Seibel: Was there a red-flag day where you just flipped everything over?

Fitzpatrick: No. Every user had a flag basically saying what cluster number they were on. If it was zero, they were on the master; if it was nonzero, they were partitioned out. Then there was a “Your Account Is Locked” version number. So it would lock and try to migrate the data and then retry if you’d done some mutation in the meantime—basically, wait ’til we’ve done a migration where you hadn’t done any write on the master, and then pivot and say, “OK, now you’re over there.”

This migration took months to run in the background. We calculated that if we just did a straight data dump and wrote something to split out the SQL files and reload it, it would have taken a week or something. We could have a week of downtime or two months of slow migration. And as we migrated, say, 10 percent of the users, the site became bearable again for the other ones, so then we could turn up the rate of migration off the loaded cluster.

Seibel: That was all pre-memcached and pre-Perlbal.

Fitzpatrick: Yeah, pre-Perlbal for sure. Memcached might have come after that. I don’t think I did memcached until like right after college, right when I moved out. I remember coming up with the idea. I was in my shower one day. The site was melting down and I was showering and then I realized we had all this free memory all over the place. I whipped up a prototype that night, wrote the server in Perl and the client in Perl, and the server just fell over because it was just way too much CPU for a Perl server. So we started rewriting it in C.

Seibel: So that saved you from having to buy more database servers.

Fitzpatrick: Yeah, because they were expensive and slow to migrate. Web servers were cheap and we could add them and they would take effect immediately. You buy a new database and it’s like a week of setup and validation: test its disks, and set it all up and tune it.

Seibel: So all the pieces of infrastructure you built, like memcached and Perlbal, were written in response to the actual scaling needs of LiveJournal?

Fitzpatrick: Oh, yeah. Everything we built was because the site was falling over and we were working all night to build a new infrastructure thing. We bought one NetApp ever. We asked, “How much does it cost?” and they’re like, “Tell us about your business model.” “We have paid accounts.” “How many customers do you have? What do you charge?” You just see them multiplying. “The price is: all the disposable income you have without going broke.” We’re like, “Fuck you.” But we needed it, so we bought one. We weren’t too impressed with the I/O on it and it was way too expensive and there was still a single point of failure. They were trying to sell us a configuration that would be high availability and we were like, “Fuck it. We’re not buying any more of these things.”

So then we just started working on a file system. I’m not even sure the GFS paper had published at this point—I think I’d heard about it from somebody. At this point I was always spraying memory all over just by taking a hash of the key and picking the shard. Why can’t we do this with files? Well, files are permanent. So, we should record actually where it is because configuration will change over time as we add a more storage nodes. That’s not much I/O, just keeping track of where stuff is, but how do we make that high availability? So we figured that part out, and I came up with a scheme: “Here’s all the reads and writes we’ll do to find where stuff is.” And I wrote the MySQL schema first for the master and the tracker for where the files are. Then I was like, “Holy shit! Then this part could just be HTTP. This isn’t hard at all!”

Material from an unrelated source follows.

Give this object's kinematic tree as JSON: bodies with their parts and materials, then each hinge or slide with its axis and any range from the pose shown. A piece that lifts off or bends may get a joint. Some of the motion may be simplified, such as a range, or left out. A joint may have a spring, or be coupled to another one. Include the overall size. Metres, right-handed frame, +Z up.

I remember coming into work after I’d been up all night thinking about this. We had a conference room downstairs in the shared office building—a really dingy, gross conference room. “All right, everyone, stop. We’re going downstairs. We’re drawing.” Which is pretty much what I said every time we had a design—we’d go find the whiteboards to draw.

I explained the schema and who talks to who, and who does what with the request. Then we went upstairs and I think I first ordered all the hardware because it takes two weeks or something to get it. Then we started writing the code, hoping we’d have the code done by the time the machines arrived.

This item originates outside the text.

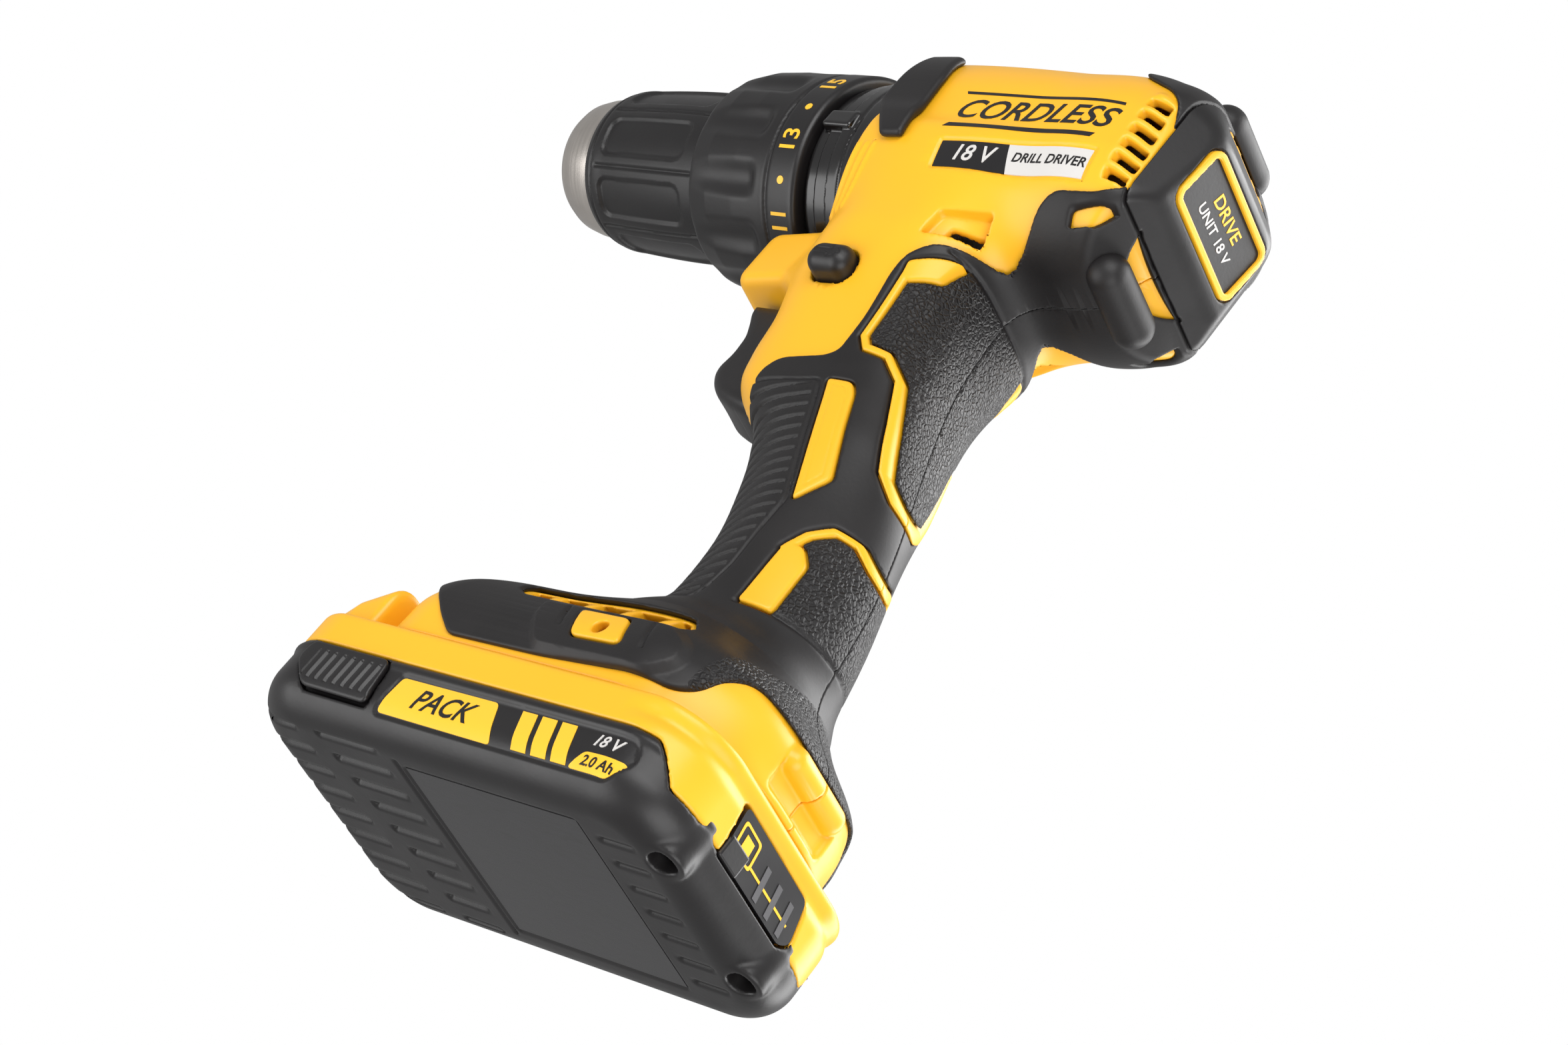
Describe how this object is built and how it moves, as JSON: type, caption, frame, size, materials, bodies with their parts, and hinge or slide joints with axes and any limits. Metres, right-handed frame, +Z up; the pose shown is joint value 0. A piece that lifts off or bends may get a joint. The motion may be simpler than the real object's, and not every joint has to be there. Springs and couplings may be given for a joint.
{
  "type": "cordless drill driver",
  "caption": "Pistol-grip cordless drill driver with keyless chuck, torque collar, two-speed planetary gearbox and slide-off battery pack.",
  "frame": {"origin": "middle of the battery pack's underside, on the surface that the drill stands on", "axes": "+X along the drive line towards the chuck, +Y the left side of the drill, +Z up"},
  "size_m": [0.2013, 0.0724, 0.2269],
  "materials": {
    "yellow_plastic": "satin moulded plastic",
    "black_plastic": "fine textured moulded plastic",
    "black_rubber": "soft overmould, leather-like grain",
    "black_gloss_plastic": "glossy",
    "clear_lens": "clear moulded lens",
    "circuit_board": "solder mask",
    "bright_steel": "satin turned metal",
    "machined_steel": "machined",
    "sintered_steel": "sintered, oiled",
    "motor_windings": "lacquered copper on a laminated core",
    "cell_wrap": null
  },
  "bodies": {
    "housing": {"housing_left": "yellow_plastic", "housing_right": "yellow_plastic", "grip_left": "black_rubber", "grip_right": "black_rubber", "front_pad_left": "black_rubber", "front_pad_right": "black_rubber", "rear_cap": "black_plastic", "housing_screw_1": "machined_steel", "housing_screw_2": "machined_steel", "housing_screw_3": "machined_steel", "housing_screw_4": "machined_steel", "led_lens": "clear_lens", "switch_module": "black_plastic", "control_board": "circuit_board", "terminal_block": "black_plastic", "motor_can": "machined_steel", "gear_case": "black_gloss_plastic", "ring_gear_1": "sintered_steel", "spindle_bearing": "machined_steel", "trigger_spring": "machined_steel", "clutch_spring": "machined_steel"},
    "trigger": {"trigger": "black_plastic"},
    "direction_selector": {"direction_selector": "black_plastic"},
    "speed_selector": {"speed_selector": "black_plastic"},
    "shift_ring": {"ring_gear_2": "sintered_steel"},
    "rotor": {"rotor_core": "motor_windings", "rotor_shaft": "machined_steel", "motor_pinion": "machined_steel", "motor_fan": "black_plastic"},
    "carrier_1": {"carrier_1": "machined_steel"},
    "planet_1a": {"planet_1a": "sintered_steel"},
    "planet_1b": {"planet_1b": "sintered_steel"},
    "planet_1c": {"planet_1c": "sintered_steel"},
    "chuck": {"output_spindle": "machined_steel", "chuck_body": "machined_steel", "nose_ring": "bright_steel"},
    "planet_2a": {"planet_2a": "sintered_steel"},
    "planet_2b": {"planet_2b": "sintered_steel"},
    "planet_2c": {"planet_2c": "sintered_steel"},
    "torque_collar": {"torque_collar": "black_plastic"},
    "clutch_nut": {"clutch_nut": "machined_steel"},
    "chuck_sleeve": {"chuck_sleeve": "black_plastic"},
    "jaw_1": {"jaw_1": "machined_steel"},
    "jaw_2": {"jaw_2": "machined_steel"},
    "jaw_3": {"jaw_3": "machined_steel"},
    "battery": {"battery_top": "yellow_plastic", "battery_bottom": "black_plastic", "contact_block": "black_plastic", "cell_1": "cell_wrap", "cell_2": "cell_wrap", "cell_3": "cell_wrap", "cell_4": "cell_wrap", "cell_5": "cell_wrap", "battery_screw_1": "machined_steel", "battery_screw_2": "machined_steel"},
    "release_left": {"release_button_left": "black_plastic"},
    "release_right": {"release_button_right": "black_plastic"},
    "gauge_button": {"gauge_button": "black_plastic"}
  },
  "joints": [
    {"name": "trigger_pull", "type": "slide", "parent": "housing", "child": "trigger", "axis": [-1, 0, 0], "range_m": [0, 0.006], "stiffness_N_per_m": 800, "springref_m": -0.006, "deforming": ["trigger_spring"]},
    {"name": "direction_slide", "type": "slide", "parent": "housing", "child": "direction_selector", "axis": [0, 1, 0], "range_m": [-0.0035, 0.0035]},
    {"name": "speed_shift", "type": "slide", "parent": "housing", "child": "speed_selector", "axis": [-1, 0, 0], "range_m": [0, 0.008]},
    {"name": "shift_ring_slide", "type": "slide", "parent": "housing", "child": "shift_ring", "axis": [-1, 0, 0], "range_m": [0, 0.0038]},
    {"name": "collar_turn", "type": "hinge", "parent": "housing", "child": "torque_collar", "pos_m": [0.067, 0, 0.195], "axis": [1, 0, 0], "range_deg": [0, 300]},
    {"name": "clutch_nut_slide", "type": "slide", "parent": "housing", "child": "clutch_nut", "axis": [1, 0, 0], "range_m": [0, 0.0053], "deforming": ["clutch_spring"]},
    {"name": "chuck_spin", "type": "hinge", "parent": "housing", "child": "chuck", "pos_m": [0.106, 0, 0.195], "axis": [1, 0, 0], "continuous": true},
    {"name": "rotor_spin", "type": "hinge", "parent": "housing", "child": "rotor", "pos_m": [-0.01, 0, 0.195], "axis": [1, 0, 0], "continuous": true},
    {"name": "carrier_1_spin", "type": "hinge", "parent": "housing", "child": "carrier_1", "pos_m": [0.025, 0, 0.195], "axis": [1, 0, 0], "continuous": true},
    {"name": "planet_1a_spin", "type": "hinge", "parent": "carrier_1", "child": "planet_1a", "pos_m": [0.0198, 0, 0.20563], "axis": [1, 0, 0], "continuous": true},
    {"name": "planet_1b_spin", "type": "hinge", "parent": "carrier_1", "child": "planet_1b", "pos_m": [0.0198, -0.0092, 0.18969], "axis": [1, 0, 0], "continuous": true},
    {"name": "planet_1c_spin", "type": "hinge", "parent": "carrier_1", "child": "planet_1c", "pos_m": [0.0198, 0.0092, 0.18969], "axis": [1, 0, 0], "continuous": true},
    {"name": "planet_2a_spin", "type": "hinge", "parent": "chuck", "child": "planet_2a", "pos_m": [0.032, 0, 0.20563], "axis": [1, 0, 0], "continuous": true},
    {"name": "planet_2b_spin", "type": "hinge", "parent": "chuck", "child": "planet_2b", "pos_m": [0.032, -0.0092, 0.18969], "axis": [1, 0, 0], "continuous": true},
    {"name": "planet_2c_spin", "type": "hinge", "parent": "chuck", "child": "planet_2c", "pos_m": [0.032, 0.0092, 0.18969], "axis": [1, 0, 0], "continuous": true},
    {"name": "sleeve_turn", "type": "hinge", "parent": "chuck", "child": "chuck_sleeve", "pos_m": [0.104, 0, 0.195], "axis": [1, 0, 0], "range_deg": [-720, 720]},
    {"name": "jaw_1_slide", "type": "slide", "parent": "chuck", "child": "jaw_1", "axis": [0.9703, 0, -0.2419], "range_m": [-0.0124, 0.0124]},
    {"name": "jaw_2_slide", "type": "slide", "parent": "chuck", "child": "jaw_2", "axis": [0.9703, 0.2095, 0.121], "range_m": [-0.0124, 0.0124]},
    {"name": "jaw_3_slide", "type": "slide", "parent": "chuck", "child": "jaw_3", "axis": [0.9703, -0.2095, 0.121], "range_m": [-0.0124, 0.0124]},
    {"name": "battery_slide", "type": "slide", "parent": "housing", "child": "battery", "axis": [1, 0, 0], "range_m": [0, 0.085]},
    {"name": "release_left_press", "type": "slide", "parent": "battery", "child": "release_left", "axis": [0, -1, 0], "range_m": [0, 0.0011], "stiffness_N_per_m": 1500, "springref_m": -0.002},
    {"name": "release_right_press", "type": "slide", "parent": "battery", "child": "release_right", "axis": [0, 1, 0], "range_m": [0, 0.0011], "stiffness_N_per_m": 1500, "springref_m": -0.002},
    {"name": "gauge_press", "type": "slide", "parent": "battery", "child": "gauge_button", "axis": [1, 0, 0], "range_m": [0, 0.001], "stiffness_N_per_m": 1000, "springref_m": -0.001}
  ],
  "couplings": [
    {"joint": "shift_ring_slide", "follows": "speed_shift", "ratio": 0.475},
    {"joint": "clutch_nut_slide", "follows": "collar_turn", "m_per_rad": 0.001},
    {"joint": "rotor_spin", "follows": "chuck_spin", "ratio": 25},
    {"joint": "carrier_1_spin", "follows": "chuck_spin", "ratio": 5},
    {"joint": "planet_1a_spin", "follows": "chuck_spin", "ratio": -13.333},
    {"joint": "planet_1b_spin", "follows": "chuck_spin", "ratio": -13.333},
    {"joint": "planet_1c_spin", "follows": "chuck_spin", "ratio": -13.333},
    {"joint": "planet_2a_spin", "follows": "chuck_spin", "ratio": -2.6667},
    {"joint": "planet_2b_spin", "follows": "chuck_spin", "ratio": -2.6667},
    {"joint": "planet_2c_spin", "follows": "chuck_spin", "ratio": -2.6667},
    {"joint": "jaw_1_slide", "follows": "sleeve_turn", "m_per_rad": -0.00098},
    {"joint": "jaw_2_slide", "follows": "sleeve_turn", "m_per_rad": -0.00098},
    {"joint": "jaw_3_slide", "follows": "sleeve_turn", "m_per_rad": -0.00098}
  ]
}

Everything was always under fire. Something was always breaking so we were always writing new infrastructure components.

Seibel: Are there things that if someone had just sat you down at the very beginning and told you, “You need to know X, Y, and Z,” that your life would have been much easier?

Fitzpatrick: It’s always easier to do something right the first time than to do a migration with a live service. That’s the biggest pain in the ass ever. Everything I’ve described, you could do on a single machine. Design it like this to begin with. You no longer make assumptions about being able to join this user data with this user data or something like that. Assume that you’re going to want to load these 20 assets—your implementation can be to load them all from the same table but your higher-level code that just says, “I want these 20 objects” can have an implementation that scatter-gathers over a whole bunch of machines. If I would have done that from the beginning, I’d have saved a lot of migration pain.

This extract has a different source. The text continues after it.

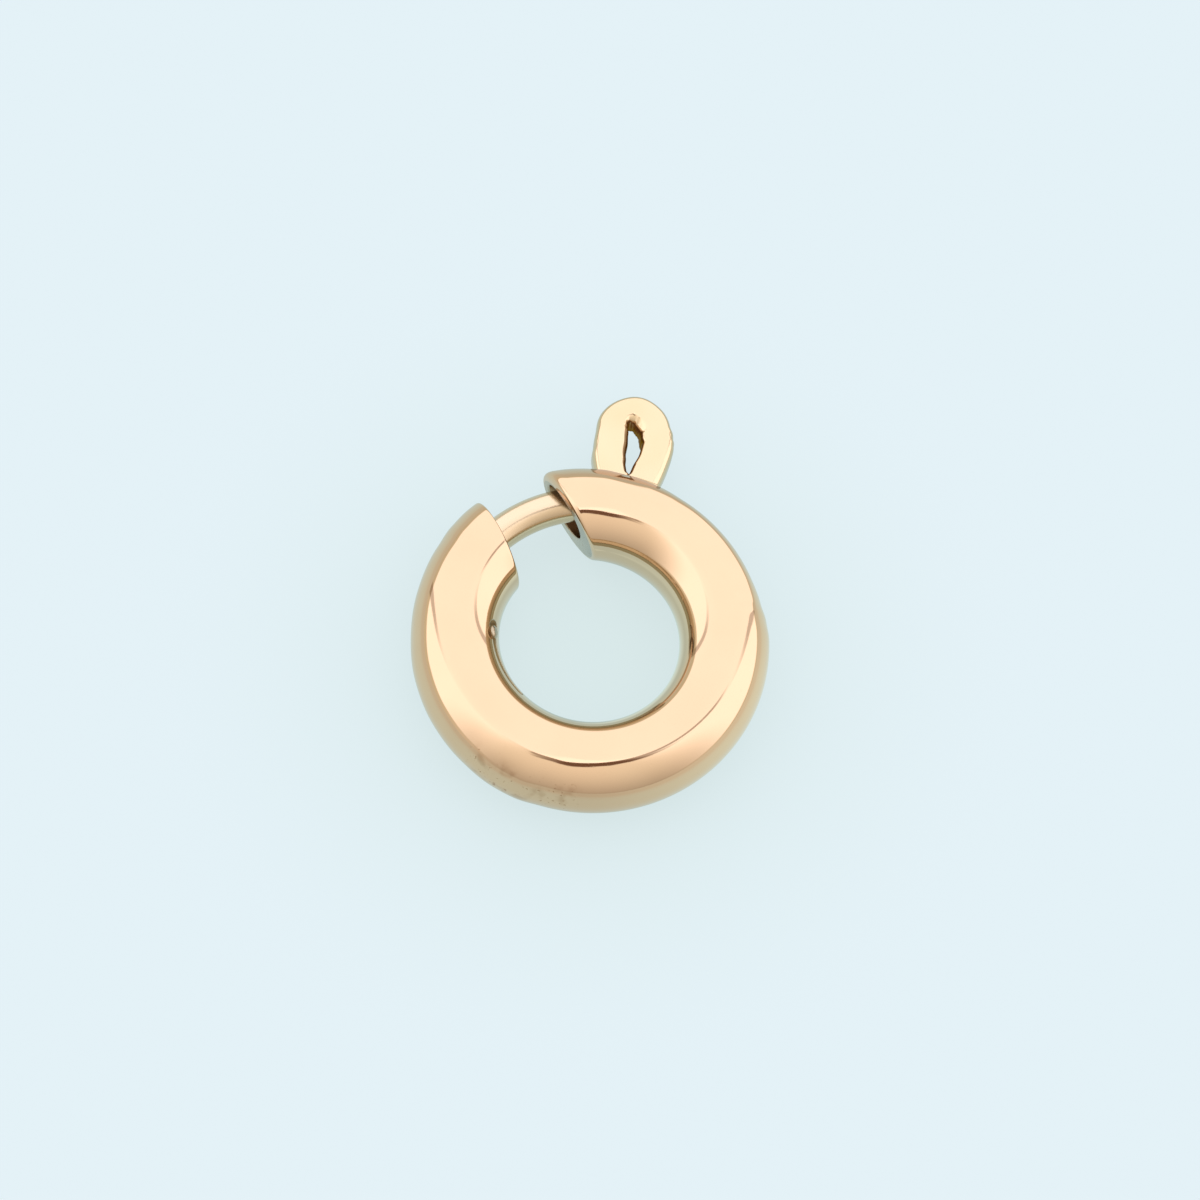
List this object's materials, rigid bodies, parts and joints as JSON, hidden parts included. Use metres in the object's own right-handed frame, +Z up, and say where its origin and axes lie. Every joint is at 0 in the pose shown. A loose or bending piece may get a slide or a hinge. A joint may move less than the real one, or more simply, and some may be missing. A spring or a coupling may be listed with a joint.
{
  "type": "round carabiner clasp",
  "caption": "Round gold clasp for a chain: a hollow ring with a gap, closed by a sprung bolt that slides inside the tube, and a wire loop soldered to its rim.",
  "frame": {"origin": "on the ring's axis, at the level of the surface that the ring lies on", "axes": "+Z up along the ring's axis, +Y from the ring's centre through the wire loop, +X to the right with the gap at the upper left"},
  "size_m": [0.012, 0.015, 0.003],
  "materials": {
    "ring_gold": "polished rose gold",
    "bolt_gold": "polished rose gold wire"
  },
  "bodies": {
    "ring": {"ring_body": "ring_gold"},
    "bolt": {"latch_bolt": "bolt_gold"}
  },
  "joints": [
    {"name": "bolt_slide", "type": "hinge", "parent": "ring", "child": "bolt", "pos_m": [0, 0, 0.0015], "axis": [0, 0, 1], "range_deg": [0, 40], "stiffness_Nm_per_rad": 0.003, "springref_deg": -20.05}
  ]
}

Seibel: So basically the lesson is, “You have to plan for the day when your data doesn’t all fit into one database.”

Fitzpatrick: Which I think is common knowledge nowadays in the web community. And people can go overkill on assuming that their site is going to be huge. But at the time, the common knowledge was, Apache is all you need and MySQL is all you need.

Seibel: It does seem that while you were writing all this stuff because you needed it, you also enjoyed doing it.

Fitzpatrick: Oh, yeah. I definitely try to find an excuse to use anything, to learn it. Because you never learn something until you have to write something in it, until you have to live and breathe it. It’s one thing to go learn a language for fun, but until you write some big, complex system in it, you don’t really learn it.